# Chariot treads - how to glue ?



## john_trek (Apr 13, 2000)

Although I've been making models for over 30 years, I have never built a tank model in my life, and only rarely encounter rubber in a modeling project. 

After giving a fairly detailed set of instructions on the pressing on the wheels, and assembling the axels and base, when the treads come along the instructions get rather minimilistic. The Chariot instructions simply tell you to assemble the tank treads over the wheels. 

Uh..... great. What the heck does that mean? 

I figured out that the treads have pins on one end, and holes on the other end. They press together easily enough... and pop loose just as easily. 

I haven't got a clue what glue you can use on these things (and what glues to avoid). I've been searching around on the net but so far every article I've encountered either never mentions glue at all, or tells me to glue them together without telling me what glue to use. 

One reference suggests melting the contacts together with a hot knife... which sounds rather instersting and makes for a strong bond... but I've only got one set of treads and I am not interested in experimenting. 

Help!


----------



## Thor1956 (Aug 8, 2008)

john_trek said:


> Although I've been making models for over 30 years, I have never built a tank model in my life, and only rarely encounter rubber in a modeling project.


John,

The hot tip method does work, but don't use a knife.

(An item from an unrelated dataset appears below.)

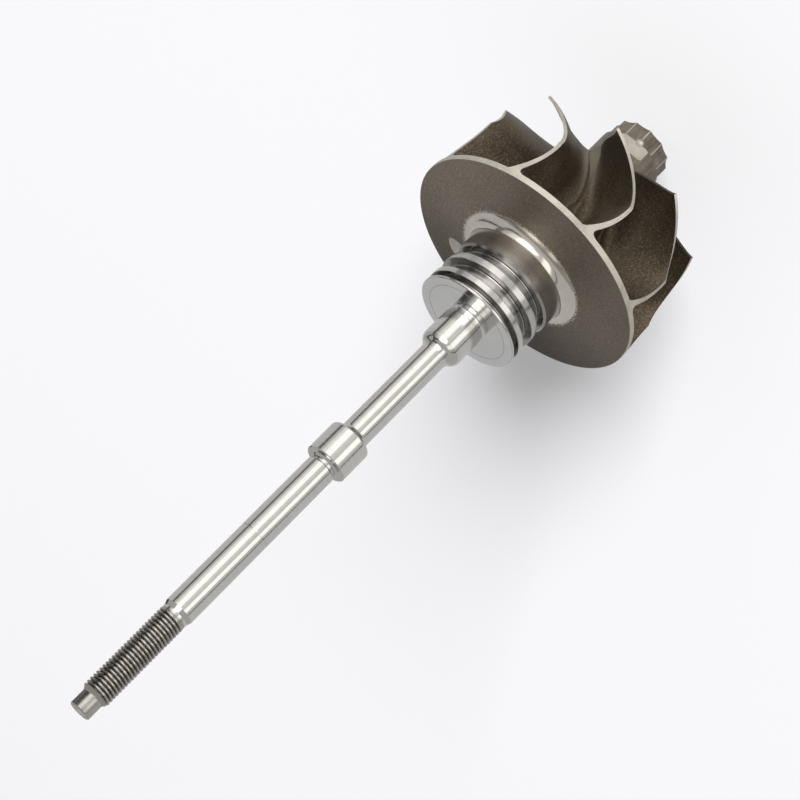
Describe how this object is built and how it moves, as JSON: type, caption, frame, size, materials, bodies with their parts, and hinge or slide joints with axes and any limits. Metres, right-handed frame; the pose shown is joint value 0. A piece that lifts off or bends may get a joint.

Use a 0 or 00 Jewelers flat tip screwdriver. The trick is knowing when to remove the screwdriver tip. After you've melted the rubber with the hot tip of the screwdriver, leave the screwdriver in place until it has time to cool ... about 1 minute should do it. Otherwise you may stretch the warm rubber tip ... not good. :freak:  

As for glue ...

Over the years I've tried several types that work well:

The first is contact cement.

Bicycle Tube repair glue works well too.

Then there's rubber caulk that has to be painted. (Don't use Silicone Caulk! It doesn't stick to rubber )

Finally, I've discovered Elmer's "Ultimate" Glue. :woohoo: This stuff will glue anything to anything.  Just be carefull of how much you use. I suggest using a toothpick to apply a thin coat on one surface, let it set until tacky, then lightly clamp the two ends together and let it set overnight. As the glue sets it foams and expands like liquid foam and you have to trim off the excess ... but it works!!! :thumbsup:


----------



## Lou Dalmaso (Jul 13, 2004)

I was able to use thick style super glue. i put a drop of setting solution on it and It was good to go. 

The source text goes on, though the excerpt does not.